We Need Better Election Coverage
What this whole mess makes painfully clear is that we need better election coverage. Especially in local elections. I’ve been complaining for years about candidates not having websites (in this case both candidates seem to be relying on Facebook), though this instance has made it clear that candidate info isn’t enough.
It is an improvement that both candidates are online and answering questions (except perhaps for questions from cyber-bullies). I received answers to my questions from both candidates within hours.
But it still needs to be better. I wish we had local election coverage that could seriously question the candidates, push back on their claims and get to the root issues.
Sadly, I suppose that’s politics. It’s the same at the local level as it is at the top.
As for Robert Street, the project is in limbo, but Zanmiller offers us the latest update.
Update: Blocked for Questions
Just when the West. St. Paul mayor race seemed crazy enough, it gets better. David Meisinger now appears to be banning anyone who questions him from his Meisinger for Mayor Facebook page.
I asked him questions. Now I’m banned from his Facebook page. Huh?
I didn’t think asking questions was cyber-bullying or slander or anything of the sort. Asking someone running for public office to clarify their position shouldn’t be out of bounds.
I had asked a couple questions (answers quoted above for a few) and then asked him for clarification when he misconstrued the latest city council meeting. That’s it.
And I’m not the only one.
Meisinger posted a photo of one of his campaign signs graffitied (sad to see someone defacing signs for anyone—not cool) and realized all of this Facebook banning was happening when I tried to comment.

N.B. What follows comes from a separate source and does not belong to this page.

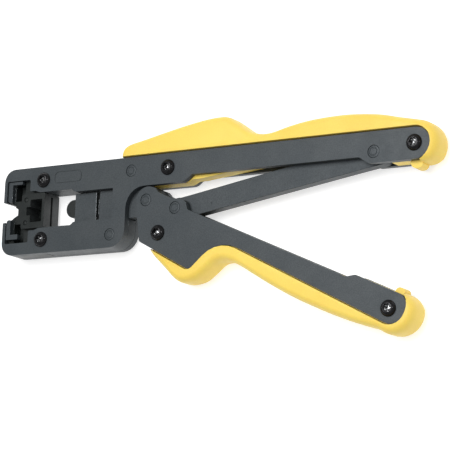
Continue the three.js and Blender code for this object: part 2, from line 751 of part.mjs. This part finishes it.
// The pawl is drawn from its pivot. Its tip stands just clear of the ratchet teeth.
function pawl() {
  const outline = [
    ...arc(0, 0, 2.3, -115, 75, 8),
    new THREE.Vector2(-4.8, 1.9),
    new THREE.Vector2(-6.3, 1.4),
    new THREE.Vector2(-6.6, 0.1),
    new THREE.Vector2(-3.6, -1.2),
  ];
  return prism(outline, -PAWL_HALF, PAWL_HALF, [circle(0, 0, PAWL_PIN_RADIUS + FIT)]);
}

// A bent leaf on the grip's web presses the pawl towards the teeth. Drawn from the pawl's pivot.
function pawlSpring() {
  const half = PAWL_HALF - 0.3;
  const outline = rounded([
    [-6, -3.3],
    [-1.4, -3.3],
    [-1.4, -2.95],
    [-5, -2.95],
    [-2.7, -2.2],
    [-2.8, -1.9],
    [-6, -3],
  ]);
  return prism(outline, -half, half);
}

// ---------------------------------------------------------------- assembly

const frame = new THREE.Group();
const plates = framePlates();
frame.add(
  part('frame_plate_front', plates.front, blackenedSteel),
  part('frame_plate_back', plates.back, blackenedSteel),
  part('upper_jaw_insert', jawInsert(1, UPPER_LEAD, UPPER_LEDGE), blackenedSteel),
  part('lower_jaw_insert', jawInsert(-1, LOWER_LEAD, LOWER_LEDGE), blackenedSteel),
  part('die_half_front', dieHalf(true), darkSteel),
  part('die_half_back', dieHalf(false), darkSteel),
  part('upper_die_dowel', pin(...DIE_DOWELS[0], DOWEL_RADIUS, -DIE_TOP, DIE_TOP), screwSteel),
  part('lower_die_dowel', pin(...DIE_DOWELS[1], DOWEL_RADIUS, -DIE_TOP, DIE_TOP), screwSteel),
  part('upper_spacer', upperSpacer(), blackenedSteel),
  part('lower_spacer', lowerSpacer(), blackenedSteel),
  part('upper_grip', upperGrip(), yellowPlastic),
  part('upper_rivet', pin(...UPPER_RIVET, RIVET_RADIUS, -FACE, FACE), blackenedSteel),
  part('lower_rivet', pin(...LOWER_RIVET, RIVET_RADIUS, -FACE, FACE), blackenedSteel),
  part('link_anchor_pin', pin(ANCHOR.x, ANCHOR.y, PIN_RADIUS, -FACE, FACE), blackenedSteel),
  part('upper_die_screw', screw(...DIE_SCREWS[0]), screwSteel),
  part('lower_die_screw', screw(...DIE_SCREWS[1]), screwSteel),
  part('upper_grip_screw_front', screw(...FIXED_SCREWS[0]), screwSteel),
  part('upper_grip_screw_rear', screw(...FIXED_SCREWS[1]), screwSteel),
);

const slide = new THREE.Group();
slide.add(
  part('ram', ram(), blackenedSteel),
  part('ram_pusher', ramPusher(), blackenedSteel),
);

const linkGroup = new THREE.Group();
linkGroup.position.set(ANCHOR.x, ANCHOR.y, 0);
linkGroup.rotation.z = linkAngle;
linkGroup.add(part('toggle_link', link(), blackenedSteel));

const handle = new THREE.Group();
handle.position.set(ramPinX, 0, 0);
handle.rotation.z = -OPEN_ANGLE;
const movingPlates = handlePlates();
handle.add(
  part('handle_plate_front', movingPlates.front, blackenedSteel),
  part('handle_plate_back', movingPlates.back, blackenedSteel),
  part('lower_grip', lowerGrip(), yellowPlastic),
  part('ram_pin', pin(0, 0, PIN_RADIUS, -FACE, FACE), blackenedSteel),
  part('link_pin', pin(...crankPin, PIN_RADIUS, -FACE, FACE), blackenedSteel),
  part('lower_grip_screw_front', screw(...MOVING_SCREWS[0]), screwSteel),
  part('lower_grip_screw_rear', screw(...MOVING_SCREWS[1]), screwSteel),
);

const ratchet = new THREE.Group();
ratchet.position.set(...PAWL_PIVOT, 0);
ratchet.add(
  part('ratchet_pawl', pawl(), darkSteel),
  part('pawl_pin', pin(0, 0, PAWL_PIN_RADIUS, -FIXED_HALF, FIXED_HALF), screwSteel),
  part('pawl_spring', pawlSpring(), springSteel),
);
handle.add(ratchet);

const drawing = new THREE.Group();
drawing.add(frame, slide, linkGroup, handle);

const group = new THREE.Group();
group.add(drawing);
const box = new THREE.Box3().setFromObject(drawing, true);
const middle = box.getCenter(new THREE.Vector3());
drawing.position.set(-middle.x, -middle.y, -box.min.z);

export default group;
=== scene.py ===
import json
import math

import bmesh
import bpy
from mathutils import Matrix, Vector


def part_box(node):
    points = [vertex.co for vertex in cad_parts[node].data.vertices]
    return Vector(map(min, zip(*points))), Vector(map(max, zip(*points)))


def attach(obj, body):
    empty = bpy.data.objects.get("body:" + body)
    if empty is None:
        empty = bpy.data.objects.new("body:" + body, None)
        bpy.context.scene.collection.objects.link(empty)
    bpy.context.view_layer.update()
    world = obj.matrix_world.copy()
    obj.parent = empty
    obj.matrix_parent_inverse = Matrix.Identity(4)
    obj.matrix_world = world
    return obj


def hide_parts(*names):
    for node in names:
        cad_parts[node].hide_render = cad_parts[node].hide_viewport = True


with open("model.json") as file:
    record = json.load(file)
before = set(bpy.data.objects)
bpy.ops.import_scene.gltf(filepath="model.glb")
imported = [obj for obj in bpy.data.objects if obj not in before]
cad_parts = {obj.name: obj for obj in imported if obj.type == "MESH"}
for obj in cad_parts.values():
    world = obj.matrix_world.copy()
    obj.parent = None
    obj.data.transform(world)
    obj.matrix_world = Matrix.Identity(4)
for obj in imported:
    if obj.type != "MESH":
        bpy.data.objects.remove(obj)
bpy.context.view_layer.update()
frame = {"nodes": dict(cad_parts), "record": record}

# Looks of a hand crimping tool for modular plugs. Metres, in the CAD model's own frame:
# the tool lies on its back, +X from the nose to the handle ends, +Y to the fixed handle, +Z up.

MM = 0.001
scene = bpy.context.scene
scene.view_settings.view_transform = "Standard"

# ------------------------------------------------------------------ camera and studio

CAMERA_FROM_PIVOT = Vector((0.44635, -0.2254, 0.8435))
CAMERA_RIGHT = Vector((0.8498, 0.0363, -0.5259)).normalized()
CAMERA_BACK = Vector((0.5222, -0.1948, 0.8303)).normalized()
CAMERA_LENS = 167.2
FLOOR_GAP = 0.1 * MM
FLOOR_SIZE = 6.0
FLOOR_COLOUR = (0.62, 0.62, 0.62, 1.0)
FLOOR_ROUGHNESS = 0.9
FLOOR_GLOW = 0.62          # the floor is a lit table, which takes most of the shadow away
WORLD_STRENGTH = 0.32
WHITE = (1.0, 1.0, 1.0, 1.0)
AIM = Vector((0.0, 0.0, 0.01))     # where every light points


def add_object(name, data):
    made = bpy.data.objects.new(name, data)
    scene.collection.objects.link(made)
    return made


def middle(node):
    low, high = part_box(node)
    return (low + high) / 2


def make_camera():
    camera = bpy.data.cameras.new("photo_camera")
    camera.lens = CAMERA_LENS
    camera.sensor_width = 36
    camera.clip_start = 0.05
    camera.clip_end = 20
    up = CAMERA_BACK.cross(CAMERA_RIGHT).normalized()
    right = up.cross(CAMERA_BACK)
    axes = Matrix((right, up, CAMERA_BACK)).transposed().to_4x4()
    placed = add_object("photo_camera", camera)
    placed.matrix_world = Matrix.Translation(middle("link_anchor_pin") + CAMERA_FROM_PIVOT) @ axes
    scene.camera = placed


def make_light(name, place, size, power):
    light = bpy.data.lights.new(name, "AREA")
    light.shape = "DISK"
    light.size = size
    light.energy = power
    placed = add_object(name, light)
    placed.location = place
    placed.rotation_mode = "QUATERNION"
    placed.rotation_quaternion = (Vector(place) - AIM).to_track_quat("Z", "Y")


def make_studio():
    world = bpy.data.worlds.new("studio")
    world.use_nodes = True
    background = world.node_tree.nodes["Background"]
    background.inputs["Color"].default_value = WHITE
    background.inputs["Strength"].default_value = WORLD_STRENGTH
    scene.world = world
    make_light("front_light", place=(-0.05, 0.35, 1.5), size=1.1, power=20.0)
    make_light("camera_side_light", place=(0.6, -0.5, 1.1), size=0.8, power=1.2)
    make_light("edge_light", place=(1.08, 0.25, 0.67), size=0.1, power=1.3)


def make_floor():
    mesh = bpy.data.meshes.new("floor")
    half = FLOOR_SIZE / 2
    corners = [(-half, -half), (half, -half), (half, half), (-half, half)]
    mesh.from_pydata([(x, y, -FLOOR_GAP) for x, y in corners], [], [(0, 1, 2, 3)])
    floor = add_object("floor", mesh)
    paint = bpy.data.materials.new("floor_paper")
    paint.use_nodes = True
    shader = paint.node_tree.nodes["Principled BSDF"]
    shader.inputs["Base Color"].default_value = FLOOR_COLOUR
    shader.inputs["Roughness"].default_value = FLOOR_ROUGHNESS
    shader.inputs["Emission Color"].default_value = WHITE
    shader.inputs["Emission Strength"].default_value = FLOOR_GLOW
    mesh.materials.append(paint)


# ------------------------------------------------------------------ materials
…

Instead I shared the image to a West St. Paul group and other people chimed in that they’ve also been banned. For asking their mayoral candidate questions.
And it’s not the only thread about it. There’s also the passive aggressive dig. Or the question about an implied endorsement, which turns out to be entirely misleading). And best of all—the time Meisinger deleted comments from a current city council member. Ouch.
I feel like an idiot whining about an election in a town of less than 20,000 people. But it seems even crazier for a candidate to be doing this kind of stuff.
Another Update: Questionnaires
The Dakota County Regional Chamber of Commerce has questionnaires from the candidates. That might help give some additional info.
It’s not clear when these responses were given, but Meisinger is pushing the same misleading lines about no public meetings, transparency and business support that I addressed above.
Interestingly, Zanmiller claims the St. Paul Building Trades endorsement while Meisinger says his endorsement from them is “pending.”
More Updates: Building Trades Endorsement
Here’s some clarity on the Building Trades endorsement:
“The St. Paul Building & Construction Trades Council has endorsed John Zanmiller for West St. Paul Mayor,” says Deb Fehrman, secretary for St. Paul Building Trades.